As the rising city temperatures have us all yearning for a weekend by the sea, Ain Sokhna is the closest and most relaxing beach resort to head to.
While the coast is an easy 50-minute drive from Katameya, it is important to remember that public transportation is not available. Beach goers with their own wheels can pile in with friends. For the rest of the weekend-hopefuls, there are a few companies that provide fairly affordable car rental services, such as Smart Car Limousine service. Just be careful to get the daily rental rates rather than mileage only– the commute will leave you with a regrettably hefty bill. When exiting and entering the city gates, a 5LE fee is required; a reminder to keep some small denomination change on hand.

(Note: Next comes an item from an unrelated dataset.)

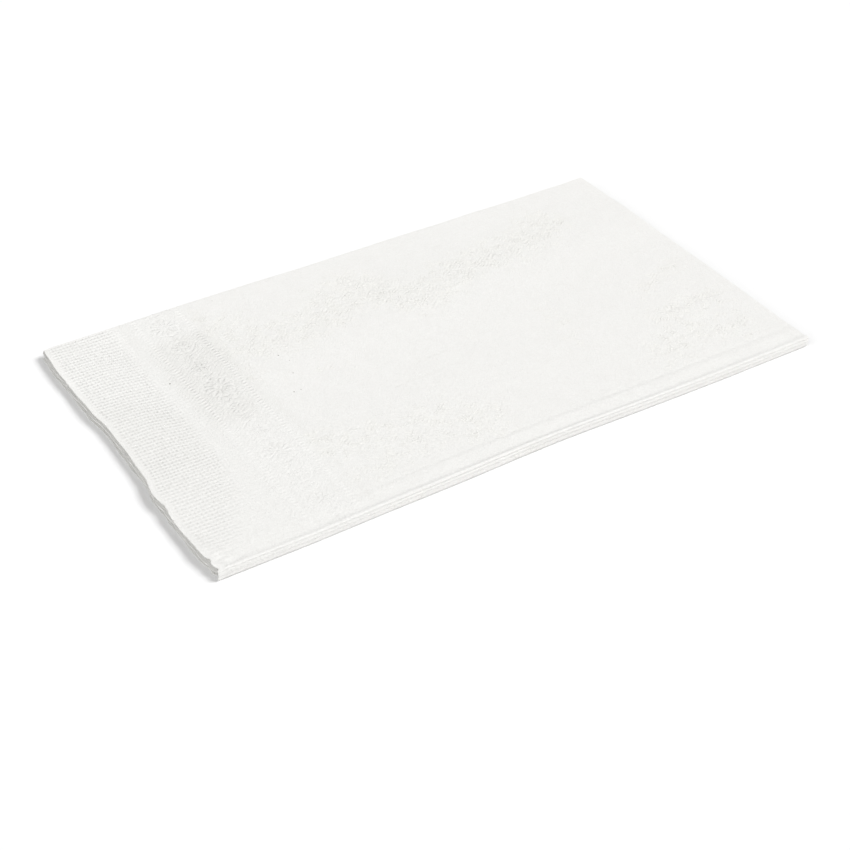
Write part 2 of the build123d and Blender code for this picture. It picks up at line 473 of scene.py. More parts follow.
def field(to_b, depth, shift=(0, 0), thin=1):
    for i, (points, width, amount) in enumerate(BANDS):
        garland(points, width, to_b, depth * (0.35 + 0.65 * amount), 300 + i, shift, thin)
    for i, (x, y, size, petals) in enumerate((
            (7.1, 22.4, 3.4, 7), (22.1, 26.0, 3.8, 8), (44.0, 30.2, 3.3, 7), (60.5, 33.0, 3.2, 7),
            (-44.5, 36.0, 3.4, 7), (-5.5, 37.2, 3.0, 6), (-26.0, -26.6, 3.4, 7), (-25.7, -34.8, 3.6, 8),
            (-40.7, -34.0, 3.2, 7), (58.0, -34.0, 3.4, 7), (75.5, -36.5, 3.8, 8), (70.5, -22.7, 3.0, 6),
            (90.5, -24.0, 3.0, 6), (73.0, -6.5, 3.0, 6))):
        rosette(x, y, size, petals, to_b, depth * 1.1, 400 + i, shift)


FIELD_DEPTH = 0.040
field(top_b, FIELD_DEPTH)
field(under_b, FIELD_DEPTH, shift=(4, -9), thin=2)
# a long leaf under the largest flower, and its veins
for points, depth in (([(19.6, 21.4), (22.4, 21.9), (24.6, 23.2), (26.8, 23.5)], 0.085), ([(9.6, 15.2), (12.8, 16.4), (16.4, 19.2), (19.6, 21.4)], 0.06),
                      ([(9.8, 16.7), (12.3, 18.0), (15.2, 20.4), (17.6, 22.2)], 0.055), ([(12.0, 14.6), (15.0, 16.2), (17.8, 18.6)], 0.045),
                      ([(4.6, 21.6), (4.4, 24.0), (5.6, 25.4), (7.6, 24.9)], 0.06), ([(38.4, 22.9), (41.6, 23.2), (44.0, 24.4)], 0.045),
                      ([(59.6, 28.2), (61.4, 27.1), (63.6, 27.6)], 0.055), ([(66.8, 37.2), (68.6, 38.4)], 0.06)):
    line = curve(points)
    add([np.stack([line[:, 0] - X_CUT, top_b(line[:, 1])], 1)], depth, 0.36)


def wrinkle(x0, x1, y0, y1, depth, seed):
    t = np.linspace(0, 1, 60)
    x = x0 + (x1 - x0) * t
    y = y0 + (y1 - y0) * t + 0.25 * ripple(seed, x, 9, 40)
    fade = np.sin(math.pi * t) ** 0.6
    pts = np.stack([x - X_CUT, top_b(y)], 1)
    for i in range(0, 59, 3):
        strokes.append((pts[i:i + 4], 0.65 * depth * fade[min(i + 2, 59)], 0.5))


for x0, x1, y0, y1, depth, seed in (
        (-56, -44, 4.6, 4.9, 0.045, 205), (20, 58, -30.4, -31.5, 0.03, 206),
        (-70, -30, -46.3, -46.8, 0.05, 207), (-30, 30, -43.9, -44.3, 0.035, 208)):
    wrinkle(x0, x1, y0, y1, depth, seed)


MASK_PX = 0.5
lace = np.zeros((int(192 / MASK_PX), int(B0[7] / MASK_PX) + 2), np.float32)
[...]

Once a sleepy coastline area with nothing but swimming and lounging to occupy your time, Sokhna has recently followed in the trend of vacation marketing by becoming more dynamic, and offering more hotels, more dining options and even water sports such as jet skiing and snorkelling. Water sports are overpriced; Jet Ski and banana boat rentals run for an average of 500LE an hour. It can be tricky finding exactly where to rent; our best advice is to try the beaches of Little Venice and Stella, and ask the attendants standing around the nearest cluster of jet skis about rental and rates (you won’t miss them).
Not traditionally a party town, there has been a recent Capital nightlife import with the opening of Tamarai in Sokhna. Open every second weekend of the month, the venue offers its signature glitz with a bit of beach-party glamour for those looking for more than a quiet bite and a relaxed seaside evening.

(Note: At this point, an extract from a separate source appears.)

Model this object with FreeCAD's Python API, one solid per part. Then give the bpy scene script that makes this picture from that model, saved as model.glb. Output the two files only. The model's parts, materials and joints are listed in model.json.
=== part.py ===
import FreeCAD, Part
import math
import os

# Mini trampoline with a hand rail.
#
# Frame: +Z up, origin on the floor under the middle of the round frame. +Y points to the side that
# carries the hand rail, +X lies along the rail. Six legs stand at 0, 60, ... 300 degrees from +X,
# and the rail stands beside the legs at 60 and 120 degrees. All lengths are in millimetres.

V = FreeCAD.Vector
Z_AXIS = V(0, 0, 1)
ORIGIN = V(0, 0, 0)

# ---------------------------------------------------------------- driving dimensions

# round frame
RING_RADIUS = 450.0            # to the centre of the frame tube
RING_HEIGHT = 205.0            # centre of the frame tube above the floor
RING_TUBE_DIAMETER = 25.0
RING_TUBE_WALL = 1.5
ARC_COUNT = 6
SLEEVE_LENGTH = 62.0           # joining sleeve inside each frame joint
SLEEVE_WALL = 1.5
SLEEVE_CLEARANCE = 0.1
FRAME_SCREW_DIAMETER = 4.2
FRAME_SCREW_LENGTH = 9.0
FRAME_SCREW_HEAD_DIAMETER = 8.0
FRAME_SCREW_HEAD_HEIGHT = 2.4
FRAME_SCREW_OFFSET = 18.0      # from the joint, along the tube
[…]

For many Sokhna veterans, Cute Café in La Siesta resort has been a long time favourite. Wedged between two mountains on a hill right next to Porto Sokhna, this outdoor eatery is a novelty with its Bedouin atmosphere and delectable grilled entrées. Prices are mid-range (50LE to 100LE per person) and the selection of grilled lamb, beef and chicken is fairly standard. Beware the lethal mosquitoes that emerge at dusk; as the ground-level seating and low tables leave patrons nowhere to hide once the insects attack.
In general, dining options are somewhat limited apart from Wadi Dome’s seafood restaurant Bouillabaisse and Porto Sokhna’s Chili's, Johnny Carino's, Studio Misr and a few others in tow. Note that the food quality in most of these chains suffers slightly at their Sokhna locales, and prices are hiked up ever so slightly– you'll feel the difference when your bill arrives.
If you're in search of shisha, there is Farah Café, also located inside Porto Sokhna. The menu is oriental and the setting is family-friendly, featuring white-curtained swinging tables where you can recline as you watch the stars in the smog-free horizon.
While most resorts are exclusive to residents and guests only, Stella di Mare has three hotels: Grand Hotel Ain Sokhna, Golf Hotel Ain Sokhna, and Sea Club Hotel Ain Sokhna all offer luxurious room and board for a price. Basic double room rates run for just under 2000LE at Grand Hotel.
Located inside Little Venice Resort, Jaz Hotel is a recently opened hotel and the first and only boutique hotel in Ain Sokhna. Its 90 rooms are all meticulously decorated, with a spa set to open soon and a prominent golf course. Double room prices begin at 1300LE.
The Mövenpick Hotel (contact the Cairo office by calling 2024182282) and the Ramada Hotel (call 0623290510, -509, -500) are located in the most beautiful part of Ain Sokhna, on a small almost closed-in bay where the sky-blue waters are almost always tranquil and dolphin-sighting is a regular activity. Ramada Hotel offers day use for 250LE, which includes a meal and a room to change and shower in. A single room starts at 600LE per night. While the Mövenpick doesn’t offer day-use, their infinity pool at sunset is an undeniably beautiful experience that makes the near 2500LE per room almost worthwhile.
Las of all, Porto Sokhna offers 47 rooms and two suites. Prices tend to be high; as they are subject to change, so call the reservation hotline at 19115. Its major shortcoming is the fact that you have to cross the road to reach the tiny stretch of a beach, which pales in comparison to the beaches offered at Movenpick, Jaz and the Ramada.
When leaving Sokhna, be sure to fill up on fuel at the nearest station before the toll gates; after which you’ll find nothing all the way until you reach the outskirts of Cairo. Happy Road Trip!